Agency takes 'simple' approach to debt
It’s not just the preserve of the Scots to make big changes to their insolvency rules.
It’s not just the preserve of the Scots to make big changes to their insolvency rules.
While the Scottish executive mulls over responses to its consultation
document on restructuring insolvency procedures, England’s government agency,
the Insolvency Service, has finally published all the responses to its working
party consultation looking into introducing quicker processes to handle
individuals struggling with debt.
The ‘simple’ IVA (SIVA), which could become law in Autumn 2007, is designed
to make handling indebted individuals and getting a return for creditors a more
speedy process.
IVAs have been popular as an alternative to bankruptcy as part of the
Enterprise Act 2002, and create a legally-binding agreement between debtor and
creditor, handled by a nominee or supervisor, without a creditors’ meeting and
dealt with speedily.
The Insolvency Service has abandoned a plan to cut the creditor out of the
process, which would have prevented the creditor having a say on restructuring
debt.
The agency also proposes that a simplified process has no minimum debt level,
and there is no lower limit for unsecured liabilities.

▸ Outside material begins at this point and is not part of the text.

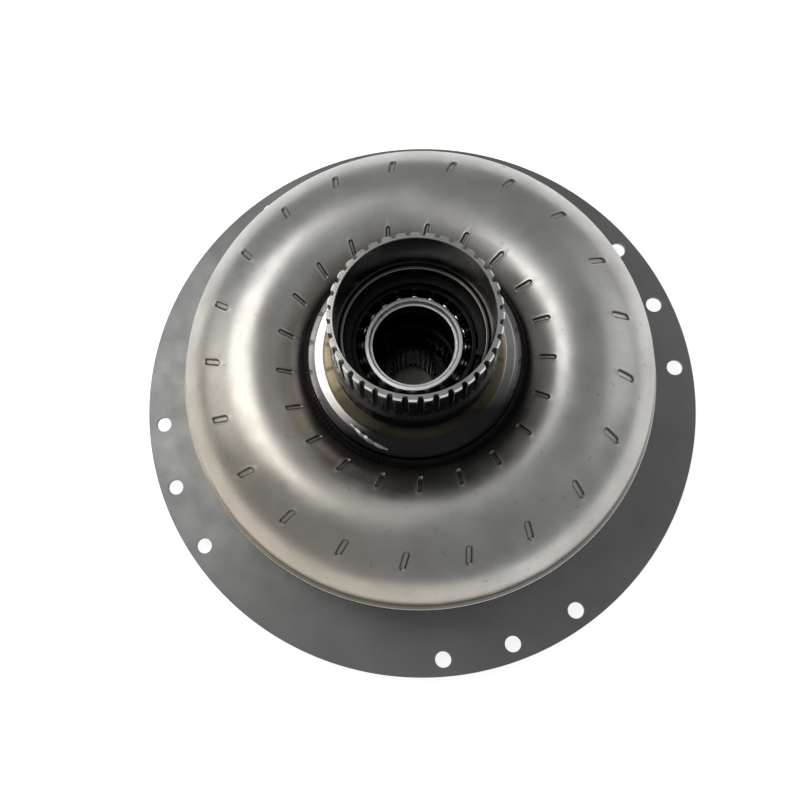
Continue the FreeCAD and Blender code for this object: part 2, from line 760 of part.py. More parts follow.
def needle_bearing(name, start, inner, outer):
    """Needles and the cage of a thrust bearing that lies on a level."""
    middle = f"{start} + race_thickness + needle_space / 2"
    reach = f"{outer} - ({inner}) - 2 * needle_margin"
    cage = ring(name + "_cage", inner, outer, f"{middle} - needle_radius / 2",
                f"{middle} + needle_radius / 2")
    for body, radius, cut in ((cage, "needle_radius + roller_clearance", True),
                              (new_body(name + "_needles"), "needle_radius", False)):
        margin = "roller_clearance" if cut else "0"
        sketch = new_sketch(body, "YZ_Plane", f"{inner} + needle_margin - {margin}")
        draw_circle(sketch, "0", middle, radius)
        row = extrude(body, sketch, f"{reach} + 2 * {margin}", cut=cut, reverse=cut)
        polar(body, row, "needle_count")


def make_thrust_bearings():
    """Thrust bearings under the turbine hub and over the stator."""
    for name, start, lower, upper in (
            ("turbine_bearing", "cover_inside", "turbine_race_inner", "turbine_race_outer"),
            ("stator_bearing", "stator_end", "stator_race_inner", "stator_race_outer")):
        ring(name + "_lower_race", lower, upper, start, f"{start} + race_thickness")
        top = f"{start} + race_thickness + needle_space"
        ring(name + "_upper_race", lower, upper, top, f"{top} + race_thickness")
        needle_bearing(name, start, lower, upper)


def make_turbine_shell():
    """Turbine shell, flat in the middle where it is riveted to the hub."""
    body = new_body("turbine_shell")
    low = "turbine_flange_end"
    high = turbine_flat_top()
    revolve(body, [
        ("turbine_shell_bore", low), (flat_meets_crown(low, "turbine_offset"), low),
        (*tangent_point("turbine_crown_level", "turbine_offset", "-"),
         "crown_radius - turbine_offset", "left"),
        ("shell_radius - turbine_offset", "turbine_mid",
         "shoulder_radius - turbine_offset", "left"),
        ("shell_radius - turbine_inset", "turbine_mid"),
        (*tangent_point("turbine_crown_level", "turbine_inset", "-"),
         "shoulder_radius - turbine_inset", "right"),
        (flat_meets_crown(high, "turbine_inset"), high,
         "crown_radius - turbine_inset", "right"),
        ("turbine_shell_bore", high)])
    drill(body, "rivet_circle", "rivet_radius", low, "turbine_thickness", "rivet_count")


def make_turbine_hub():
    """Turbine hub with the splines that drive the gearbox input shaft."""
    body = new_body("turbine_hub")
    revolve(body, [
        ("shaft_spline_tip", "turbine_base"), ("turbine_stub_radius", "turbine_base"),
        ("turbine_stub_radius", "turbine_flange_start"),
        ("turbine_flange_radius", "turbine_flange_start"),
        ("turbine_flange_radius", "turbine_flange_end"),
        ("turbine_boss_radius", "turbine_flange_end"),
        ("turbine_boss_radius", "turbine_face"), ("turbine_nose_radius", "turbine_face"),
        ("turbine_nose_radius", "turbine_face + turbine_nose"),
        ("shaft_spline_tip", "turbine_face + turbine_nose")])
    cut_splines(body, "shaft_spline_tip", "shaft_spline_root", "shaft_spline_count",
                "turbine_base", "turbine_face + turbine_nose - (turbine_base)")
    drill(body, "rivet_circle", "rivet_radius", "turbine_flange_start", "turbine_flange",
          "rivet_count")


def cut_splines(body, tip, root, count, bottom, length):
    """Straight-sided spaces between the internal splines of a bore."""
    sketch = new_sketch(body, "XY_Plane", bottom)
    half = f"{root} * sin(90deg / {count})"
    draw_outline(sketch, [
        (f"{tip} - ({root} - {tip})", f"0 - {half}"), (root, f"0 - {half}"),
        (root, half), (f"{tip} - ({root} - {tip})", half)])
    polar(body, extrude(body, sketch, length, cut=True, reverse=True), count)


def make_turbine_rivets():
    """Rivets through the turbine shell and the flange of its hub."""
    body = new_body("turbine_rivets")
    bottom = "turbine_flange_start - rivet_head_height"
    top = "turbine_flange_end + turbine_thickness"
    for level, radius, length in (
            ("turbine_flange_start", "rivet_radius", "turbine_flange + turbine_thickness"),
            (bottom, "rivet_head_radius", "rivet_head_height"),
            (top, "rivet_head_radius", "rivet_head_height")):
        sketch = new_sketch(body, "XY_Plane", level)
        draw_circle(sketch, "rivet_circle", "0", radius)
        polar(body, extrude(body, sketch, length), "rivet_count")


def make_stator_wheel():
    """Stator wheel: a hub ring, cambered blades and an outer ring in one casting."""
    body = new_body("stator_wheel")
    groove = "stator_bore + ring_clip_depth"
    revolve(body, [
        ("stator_bore", "stator_start"), ("stator_hub_radius", "stator_start"),
        ("stator_hub_radius", "stator_end"), ("stator_bore", "stator_end")])
    for level in ("lower_plate_start - ring_clip_thickness", "upper_plate_end"):
        revolve(body, [
            ("stator_bore - ring_clip_depth", level), (groove, level),
            (groove, f"{level} + ring_clip_thickness"),
            ("stator_bore - ring_clip_depth", f"{level} + ring_clip_thickness")], cut=True)
    revolve(body, [
        ("stator_ring_radius", "stator_middle - stator_ring_height / 2"),
        ("stator_ring_radius + stator_ring_thickness",
         "stator_middle - stator_ring_height / 2"),
        ("stator_ring_radius + stator_ring_thickness",
         "stator_middle + stator_ring_height / 2"),
        ("stator_ring_radius", "stator_middle + stator_ring_height / 2")])
    root = "stator_hub_radius - stator_blade_thickness"
    sketch = new_sketch(body, "YZ_Plane", root)
    nose = "stator_chord / 2"
    hollow = "(stator_chord * stator_chord / 4 + stator_camber * stator_camber)" \
             " / (2 * stator_camber)"
    back = "(stator_chord * stator_chord / 4 + (stator_camber + stator_blade_thickness)" \
           " * (stator_camber + stator_blade_thickness))" \
           " / (2 * (stator_camber + stator_blade_thickness))"
    draw_outline(sketch, [
        ("0", f"stator_middle - {nose}", hollow, "right"),
        ("0", f"stator_middle + {nose}", back, "left")])
    reach = f"stator_ring_radius + stator_ring_thickness / 2 - ({root})"
    polar(body, extrude(body, sketch, reach), "stator_blade_count")


def make_freewheel():
    """Roller freewheel that holds the stator one way and lets it turn the other."""
    level = "freewheel_start"
    race = ring("freewheel_outer_race", "race_bore", "stator_bore", level, "freewheel_end")
    sketch = new_sketch(race, "XY_Plane", level)
    wall = "0 - roller_radius - 6 * roller_clearance"
    roof = "roller_circle + roller_radius + 2 * roller_clearance"
    far = "roller_radius + spring_length + 8 * roller_clearance"
    draw_outline(sketch, [
        ("inner_race_radius", wall), (f"{roof} + ramp_slope * ({wall})", wall),
        (f"{roof} + ramp_slope * ({far})", far), ("inner_race_radius", far)])
    polar(race, extrude(race, sketch, "freewheel_width", cut=True, reverse=True),
          "roller_count")
    pillar_set("freewheel_rollers", "roller_circle", "roller_radius",
               f"{level} + freewheel_play", "freewheel_width - 2 * freewheel_play",
               "roller_count")
    make_freewheel_springs()
    ring("freewheel_lower_plate", "side_plate_bore", "stator_bore", "lower_plate_start", level)
    ring("freewheel_upper_plate", "side_plate_bore", "stator_bore", "freewheel_end",
         "upper_plate_end")
    make_inner_race()
    snap_ring("freewheel_lower_circlip", "stator_bore + ring_clip_depth", "ring_clip_width",
              "lower_plate_start - ring_clip_thickness", "ring_clip_thickness")
    snap_ring("freewheel_upper_circlip", "stator_bore + ring_clip_depth", "ring_clip_width",
              "upper_plate_end", "ring_clip_thickness")
    ring("stator_thrust_washer", "washer_inner", "washer_outer", "washer_start",
         "lower_plate_start")


def make_freewheel_springs():
    """Folded leaf springs that press the rollers up their ramps."""
    body = new_body("freewheel_springs")
    sketch = new_sketch(body, "XY_Plane", "freewheel_start + freewheel_play")
    low = "race_bore"
    high = "roller_circle + roller_radius - spring_leaf"
    start = "roller_radius + 2 * roller_clearance"
    fold = "(spring_length / 4)"
    outer_side = [
        (low, start), (high, f"{start} + {fold}"),
        (f"{low} + 2 * spring_leaf", f"{start} + 2 * {fold}"),
        (high, f"{start} + 3 * {fold}"), (low, f"{start} + 4 * {fold}")]
    inner_side = [
        (low, f"{start} + spring_leaf"), (f"{high} - 2 * spring_leaf", f"{start} + {fold}"),
        (low, f"{start} + 2 * {fold}"),
        (f"{high} - 2 * spring_leaf", f"{start} + 3 * {fold}"),
        (low, f"{start} + 4 * {fold} - spring_leaf")]
    draw_outline(sketch, outer_side + inner_side[::-1])
    polar(body, extrude(body, sketch, "freewheel_width - 2 * freewheel_play"),
          "roller_count")


def make_inner_race():
    """Inner race of the freewheel, splined to the fixed stator shaft."""
    low = "freewheel_start + freewheel_play"
    width = "freewheel_width - 2 * freewheel_play"
    body = ring("freewheel_inner_race", "stator_spline_tip", "inner_race_radius", low,
                f"{low} + {width}")
    cut_splines(body, "stator_spline_tip", "stator_spline_root", "stator_spline_count",
                low, width)


def export_pieces():
    """Check every object and every piece, then write one file for each piece."""
    doc.recompute()
    for item in doc.Objects:
        if {"Invalid", "Error"} & set(item.State):
            raise RuntimeError(f"{item.Label} did not build: {item.State}")
    for piece in pieces:
        if piece.Shape.isNull() or not piece.Shape.isValid() or not piece.Shape.Solids:
            raise RuntimeError(f"{piece.Label} has no valid solid")
    os.makedirs("parts", exist_ok=True)
    for piece in pieces:
        piece.Shape.exportStep(f"parts/{piece.Label}.step")
        print(f"{piece.Label}: {len(piece.Shape.Solids)} solids, "
              f"{piece.Shape.Volume / 1000:.2f} cm3")


make_flex_plate()
make_clamp_ring()
make_plate_screws()
make_cover_bosses()
make_front_cover()
make_pilot_spigot()
make_rim_weld()
make_pump_shell()
make_pump_wheel()
make_impeller_hub()
make_hub_weld()
make_hub_bearing()
snap_ring("hub_bearing_circlip", "bearing_outer + clip_depth - clip_play",
          "clip_width", "bearing_end + clip_play", "clip_thickness")
make_thrust_bearings()
make_turbine_shell()
make_turbine_wheel()
make_turbine_hub()
make_turbine_rivets()
make_stator_wheel()
make_freewheel()
export_pieces()
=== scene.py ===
import json
import logging
import math
from collections.abc import Callable, Sequence
from dataclasses import dataclass
from enum import Enum

import bmesh
import bpy
import numpy as np
from mathutils import Matrix, Vector


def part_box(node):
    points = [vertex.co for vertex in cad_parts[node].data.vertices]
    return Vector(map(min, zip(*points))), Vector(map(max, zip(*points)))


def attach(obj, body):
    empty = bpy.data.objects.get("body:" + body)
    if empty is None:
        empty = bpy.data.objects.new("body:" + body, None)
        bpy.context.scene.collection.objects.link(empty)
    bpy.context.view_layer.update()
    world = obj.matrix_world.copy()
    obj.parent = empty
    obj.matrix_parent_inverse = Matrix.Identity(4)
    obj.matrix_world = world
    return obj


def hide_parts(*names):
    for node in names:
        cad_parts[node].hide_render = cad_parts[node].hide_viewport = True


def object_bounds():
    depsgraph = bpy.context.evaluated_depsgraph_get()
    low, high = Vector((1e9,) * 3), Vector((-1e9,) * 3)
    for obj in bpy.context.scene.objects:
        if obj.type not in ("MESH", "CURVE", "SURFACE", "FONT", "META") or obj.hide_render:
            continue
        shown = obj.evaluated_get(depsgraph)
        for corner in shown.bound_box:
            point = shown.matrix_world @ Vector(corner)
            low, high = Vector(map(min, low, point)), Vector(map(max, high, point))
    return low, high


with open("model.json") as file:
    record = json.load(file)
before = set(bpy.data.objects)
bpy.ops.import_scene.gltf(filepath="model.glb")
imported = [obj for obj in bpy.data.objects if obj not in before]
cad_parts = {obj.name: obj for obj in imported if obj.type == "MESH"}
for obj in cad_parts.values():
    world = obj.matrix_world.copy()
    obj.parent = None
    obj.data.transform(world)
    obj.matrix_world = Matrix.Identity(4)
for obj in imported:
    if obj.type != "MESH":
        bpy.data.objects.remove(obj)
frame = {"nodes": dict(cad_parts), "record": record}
CAD_BOX = [list(corner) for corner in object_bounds()]

MM = 0.001
FULL_TURN = 2 * math.pi
Corner = tuple[float, float, float]
Warp = Callable[[np.ndarray, np.ndarray, np.ndarray], tuple[np.ndarray, ...]]
Piece = bpy.types.Object
Tree = bpy.types.NodeTree
Socket = bpy.types.NodeSocket
# Point attribute that carries painted shade along the dimple walls of the pump shell.
PAINTED_SHADE = "painted_shade"
log = logging.getLogger("torque_converter")


# ---------------------------------------------------------------- shapes

def levels(node: str) -> tuple[float, float]:
    """Lowest and highest level of a CAD node, in millimetres."""
    low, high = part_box(node)
    return low.z / MM, high.z / MM


def outer_radius(node: str) -> float:
    """Largest radius of a CAD node about the axis, in millimetres."""
    return float(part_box(node)[1].x / MM)


def even_angles(count: int) -> np.ndarray:
    """Evenly spaced angles of one turn."""
    return np.linspace(0, FULL_TURN, count, endpoint=False)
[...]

Yet while the profession has lauded the use of individual voluntary
arrangements and plans to simplify and speed up the process further, an
unforeseen problem has arisen.
IVA’s popularity, tied in with ever-growing levels of unmanageable debt among
consumers, has led to pressure on both the insolvency profession and the courts,
in terms of dealing with the sheer numbers of individuals entering into formal
insolvency proceedings.
DTI insolvency figures for Q4 2005 revealed a 57% increase in the number of
individual insolvencies in England and Wales to 20,461, compared to the previous
year. The figure was also a 15% increase on the previous quarter.
IVAs formed a huge part of the increase, leaping to 6,960.
R3, the Association of Business Recovery Professionals, warned that the
country’s court system was ‘creaking’ as insolvencies rose.